• **Set problem**:
From the records below, copy every line that contains the word "lifts".

• **Working data**:
---

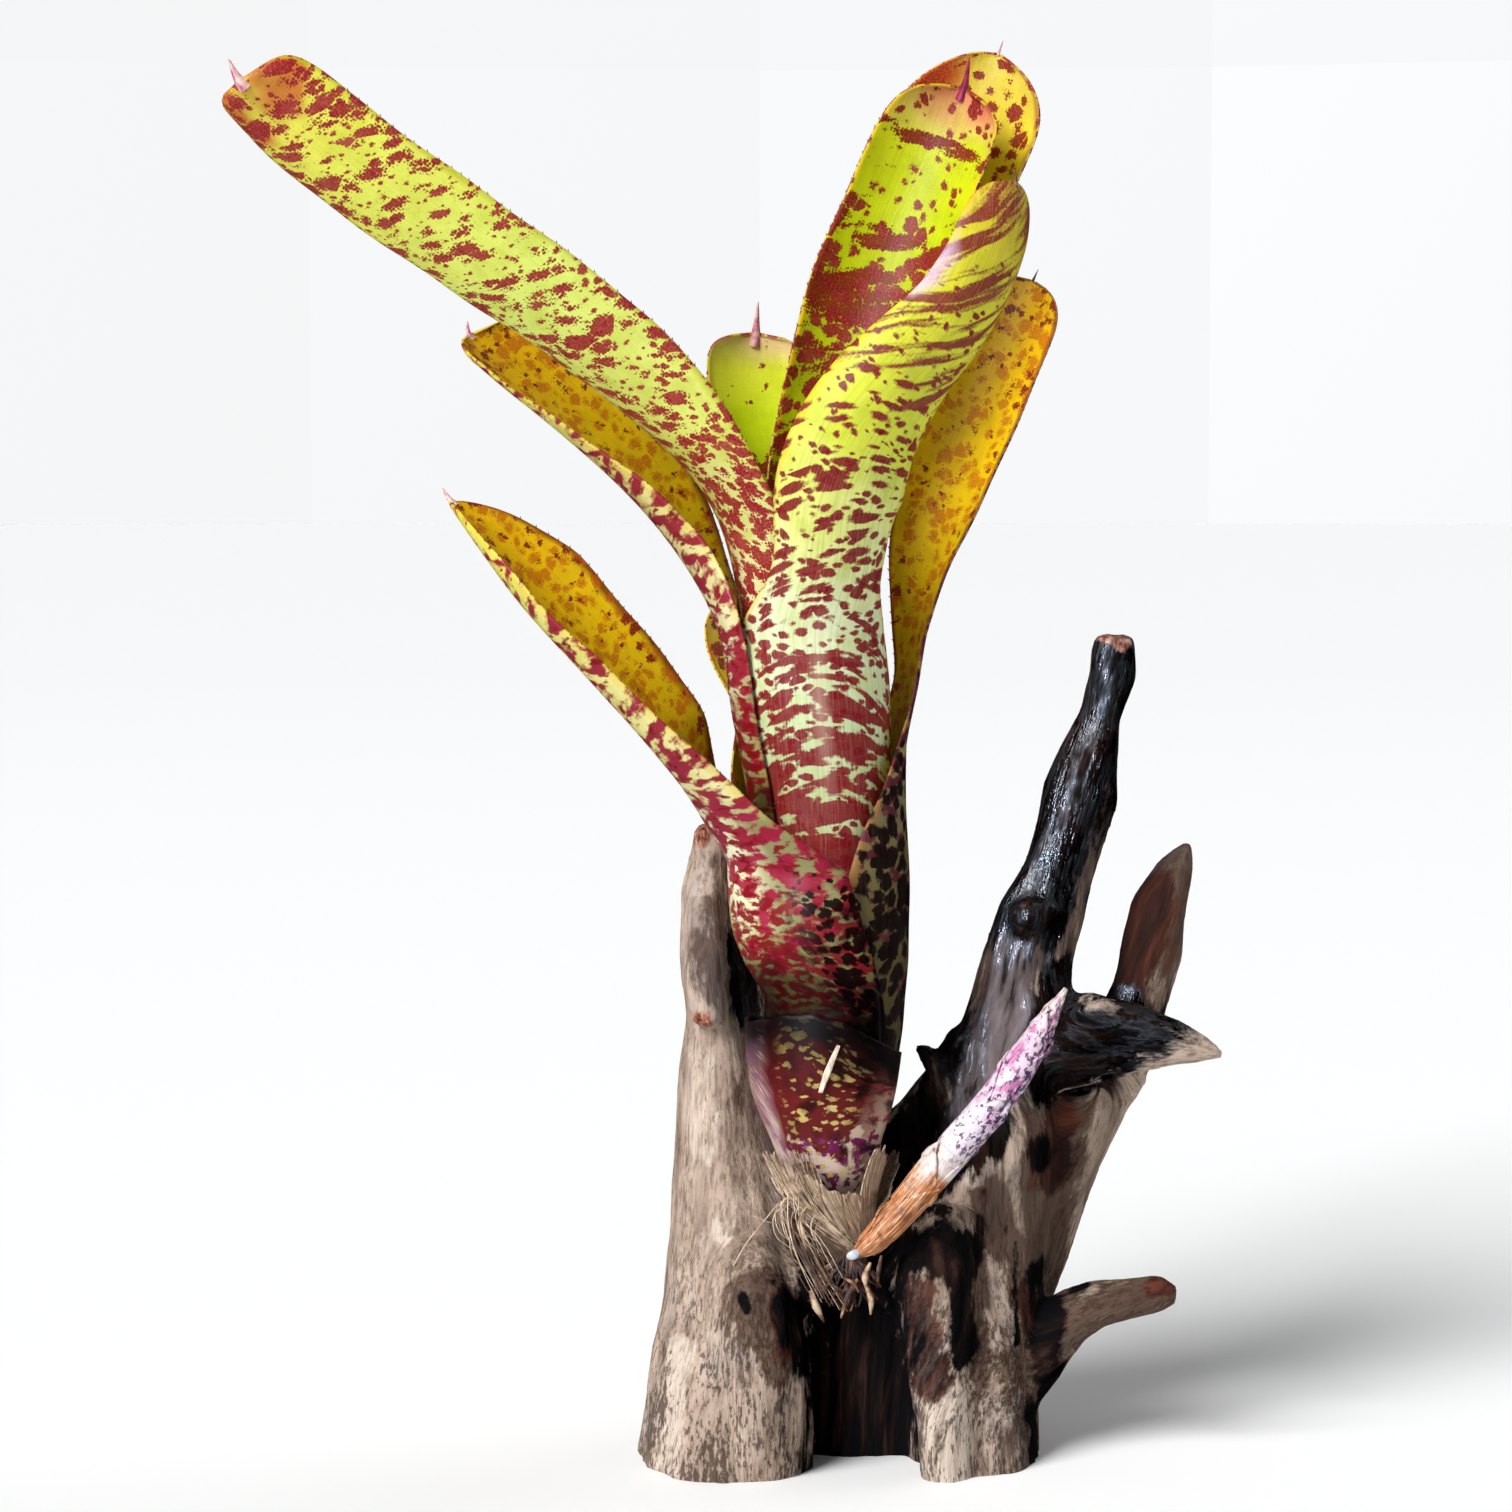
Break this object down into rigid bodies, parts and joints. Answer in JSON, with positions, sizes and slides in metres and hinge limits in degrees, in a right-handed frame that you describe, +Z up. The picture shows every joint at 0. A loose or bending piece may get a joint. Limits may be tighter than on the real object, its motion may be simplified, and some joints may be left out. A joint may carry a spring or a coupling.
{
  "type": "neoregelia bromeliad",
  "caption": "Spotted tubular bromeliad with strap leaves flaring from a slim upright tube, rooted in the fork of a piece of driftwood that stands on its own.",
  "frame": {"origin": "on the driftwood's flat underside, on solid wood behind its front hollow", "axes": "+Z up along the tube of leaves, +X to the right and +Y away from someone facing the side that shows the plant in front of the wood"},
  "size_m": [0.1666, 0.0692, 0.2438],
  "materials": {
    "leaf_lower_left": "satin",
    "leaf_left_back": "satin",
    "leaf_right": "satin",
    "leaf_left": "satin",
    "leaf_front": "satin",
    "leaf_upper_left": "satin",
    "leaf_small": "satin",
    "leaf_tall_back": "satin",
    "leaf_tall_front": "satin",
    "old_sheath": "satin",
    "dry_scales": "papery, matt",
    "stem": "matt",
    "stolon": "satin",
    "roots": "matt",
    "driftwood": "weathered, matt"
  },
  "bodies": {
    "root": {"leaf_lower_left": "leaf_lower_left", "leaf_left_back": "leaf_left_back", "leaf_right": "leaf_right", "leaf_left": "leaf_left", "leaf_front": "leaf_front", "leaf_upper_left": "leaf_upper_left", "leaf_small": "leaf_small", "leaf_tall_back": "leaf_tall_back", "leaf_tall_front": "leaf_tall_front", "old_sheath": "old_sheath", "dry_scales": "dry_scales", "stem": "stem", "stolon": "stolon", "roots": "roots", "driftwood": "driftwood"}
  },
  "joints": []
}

---

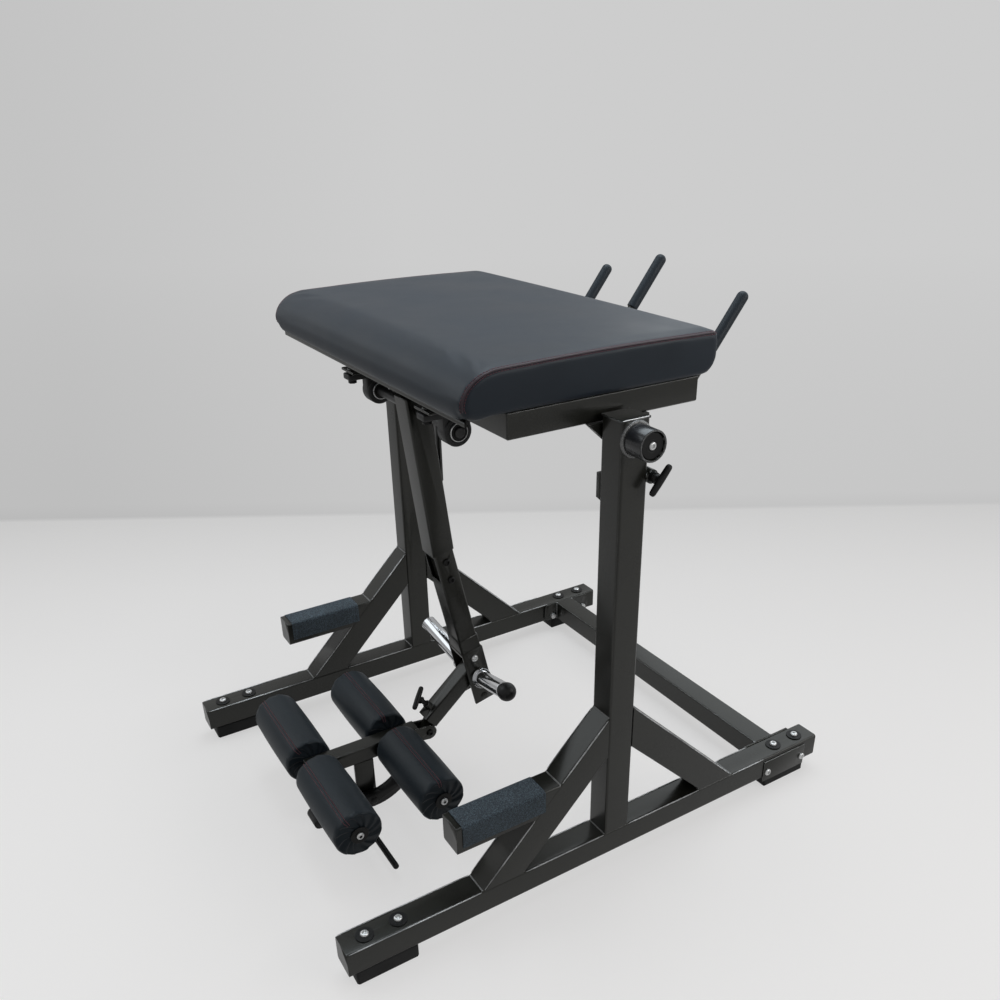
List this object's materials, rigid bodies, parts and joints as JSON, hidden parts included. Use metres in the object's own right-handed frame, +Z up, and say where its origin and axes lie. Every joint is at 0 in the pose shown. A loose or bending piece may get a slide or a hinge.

---

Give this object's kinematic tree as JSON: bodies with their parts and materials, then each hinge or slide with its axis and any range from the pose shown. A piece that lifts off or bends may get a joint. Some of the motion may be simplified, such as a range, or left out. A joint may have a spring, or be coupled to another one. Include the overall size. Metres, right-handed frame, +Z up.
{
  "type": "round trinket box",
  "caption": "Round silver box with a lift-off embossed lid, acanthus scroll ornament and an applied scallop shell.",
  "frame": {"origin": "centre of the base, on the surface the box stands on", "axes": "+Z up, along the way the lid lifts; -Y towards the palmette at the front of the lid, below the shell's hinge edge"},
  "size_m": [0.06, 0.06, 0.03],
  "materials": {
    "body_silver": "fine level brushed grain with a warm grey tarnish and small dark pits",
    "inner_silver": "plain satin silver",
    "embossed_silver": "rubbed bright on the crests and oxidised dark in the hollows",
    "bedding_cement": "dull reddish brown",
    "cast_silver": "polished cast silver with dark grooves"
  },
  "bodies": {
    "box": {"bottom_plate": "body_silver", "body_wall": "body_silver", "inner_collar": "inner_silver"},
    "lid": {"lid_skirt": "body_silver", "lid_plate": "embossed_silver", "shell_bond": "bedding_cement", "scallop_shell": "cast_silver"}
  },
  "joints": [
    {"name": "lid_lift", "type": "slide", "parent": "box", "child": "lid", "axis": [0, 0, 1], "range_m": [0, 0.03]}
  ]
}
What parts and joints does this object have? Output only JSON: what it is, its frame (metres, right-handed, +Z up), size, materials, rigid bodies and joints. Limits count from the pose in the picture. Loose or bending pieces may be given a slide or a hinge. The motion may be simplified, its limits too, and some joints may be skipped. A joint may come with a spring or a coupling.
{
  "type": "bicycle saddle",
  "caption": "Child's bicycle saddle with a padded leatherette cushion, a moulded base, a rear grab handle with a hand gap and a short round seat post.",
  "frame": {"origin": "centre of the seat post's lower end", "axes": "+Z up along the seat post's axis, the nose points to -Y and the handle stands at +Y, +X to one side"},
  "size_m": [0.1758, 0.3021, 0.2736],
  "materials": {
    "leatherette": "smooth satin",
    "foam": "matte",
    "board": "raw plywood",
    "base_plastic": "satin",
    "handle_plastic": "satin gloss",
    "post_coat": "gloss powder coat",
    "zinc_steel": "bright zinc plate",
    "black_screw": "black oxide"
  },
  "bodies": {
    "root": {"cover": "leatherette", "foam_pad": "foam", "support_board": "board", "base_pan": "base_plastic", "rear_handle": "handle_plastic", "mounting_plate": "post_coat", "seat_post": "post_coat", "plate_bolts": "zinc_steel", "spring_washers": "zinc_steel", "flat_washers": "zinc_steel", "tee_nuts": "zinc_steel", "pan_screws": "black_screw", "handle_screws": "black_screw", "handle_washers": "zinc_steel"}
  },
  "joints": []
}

---

• **Result of this task**:
Give this object's kinematic tree as JSON: bodies with their parts and materials, then each hinge or slide with its axis and any range from the pose shown. A piece that lifts off or bends may get a joint. Some of the motion may be simplified, such as a range, or left out. A joint may have a spring, or be coupled to another one. Include the overall size. Metres, right-handed frame, +Z up.
  "frame": {"origin": "centre of the base, on the surface the box stands on", "axes": "+Z up, along the way the lid lifts; -Y towards the palmette at the front of the lid, below the shell's hinge edge"},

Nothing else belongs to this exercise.